As for his shooting, Simmons once again reiterated it is what it is, but also noted that Giannis Antetokounmpo had similar issues.

“Even if I hit a shot, what are they going to say? ‘I still can’t.’ F---, I can’t make everybody happy, you know? ... That’s like saying can Giannis [Antetokounmpo] shoot? Can he?”

When Friedell noted that the Bucks big man had improved, Simmons had this retort.

“Yeah, better. But, what is it? Is it not taking as many shots as people want me to? Is it not hitting every shot? Fans are always going to say something. And it’s probably something that they’re like, ‘Yo, I can get in his head by doing this because I know this has always been something that people have spoken about.’ But at the same time [people say], ‘Ben can make great plays,’ so ...”

As for Philly fans, Simmons said he it didn’t bother him that the whole arena was chanting “F--- Ben Simmons!” when he returned, hurt, on March 10 of last season. Even without Simmons, the Nets won that game by 29 and Philly fans wound up booing their own team.

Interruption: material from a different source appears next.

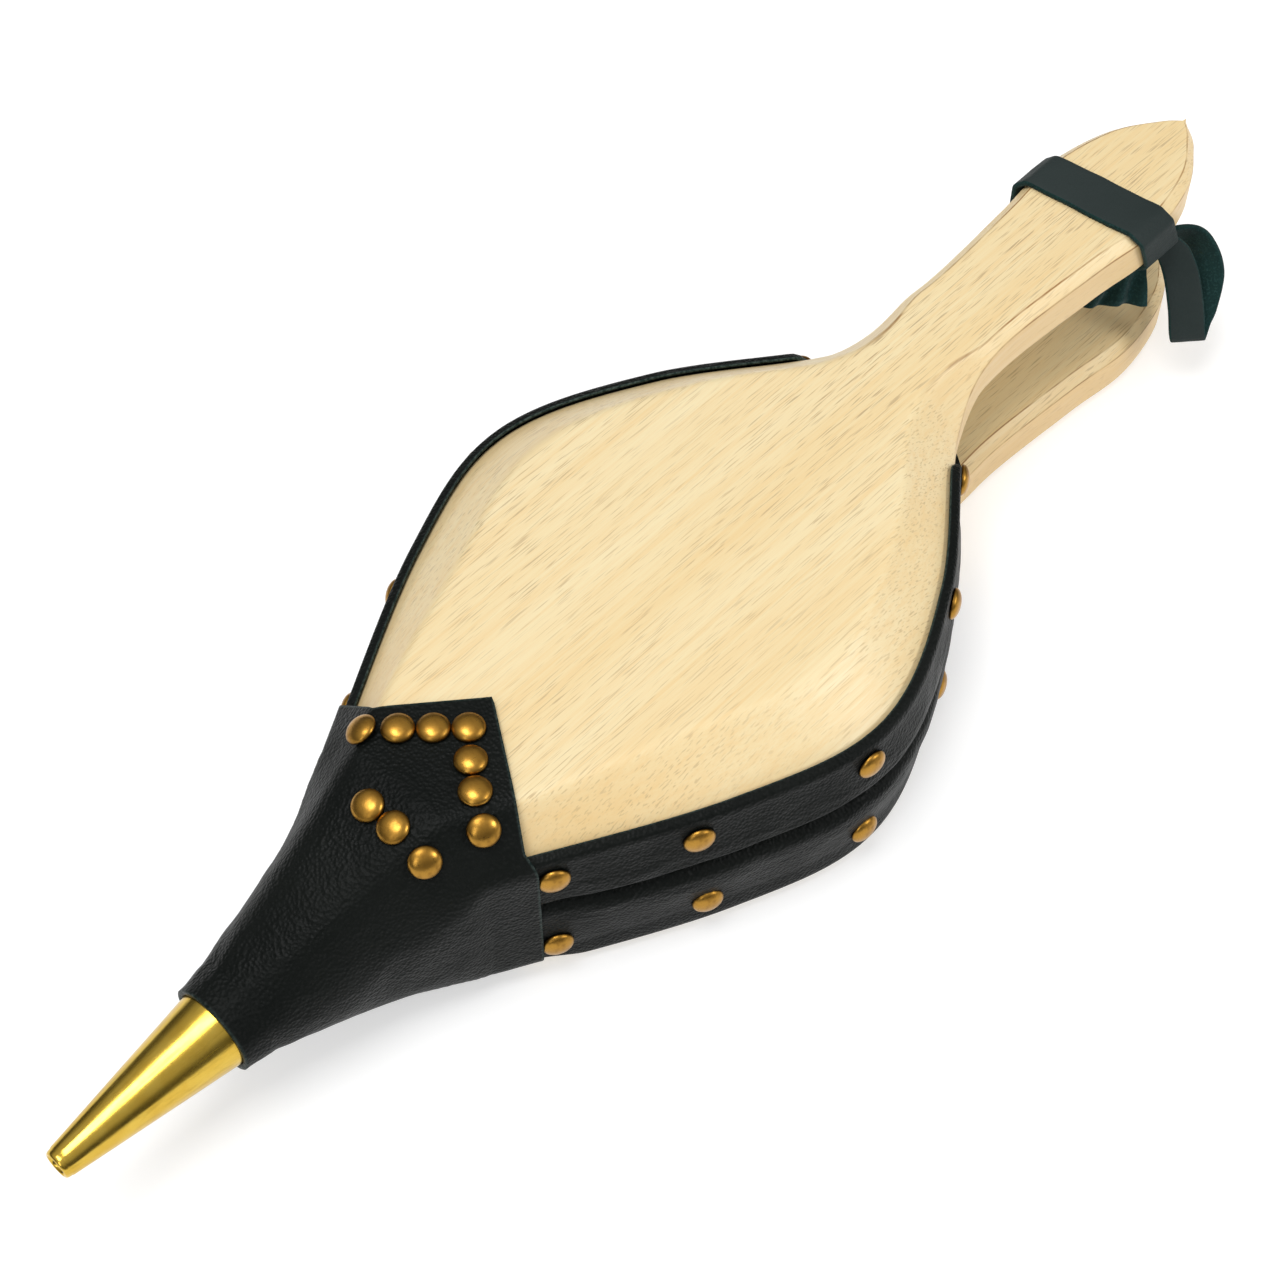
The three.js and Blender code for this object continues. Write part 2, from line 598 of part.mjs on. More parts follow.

“Because I don’t know them. They don’t know me. They know the basketball side of me, but that’s not who I am as a person. And that’s the competitive nature of being in a hostile place like Philadelphia, you know? I was drafted there, it ended in a way where not everyone was happy about it, but that’s basketball, right? And it’s Philly. (chuckles) Like I don’t know if that’s happening in Indiana or anything like that. That’s Philly. That’s Philly for you...

“[E]verything’s an experience and a learning situation. So for me I’m able to learn something that I’ve never been through before. I’ve never been traded and played against a team that I got traded from. Kev has, Ky has, a lot of guys have, but I’ve never been in that situation so — you have to go through it.”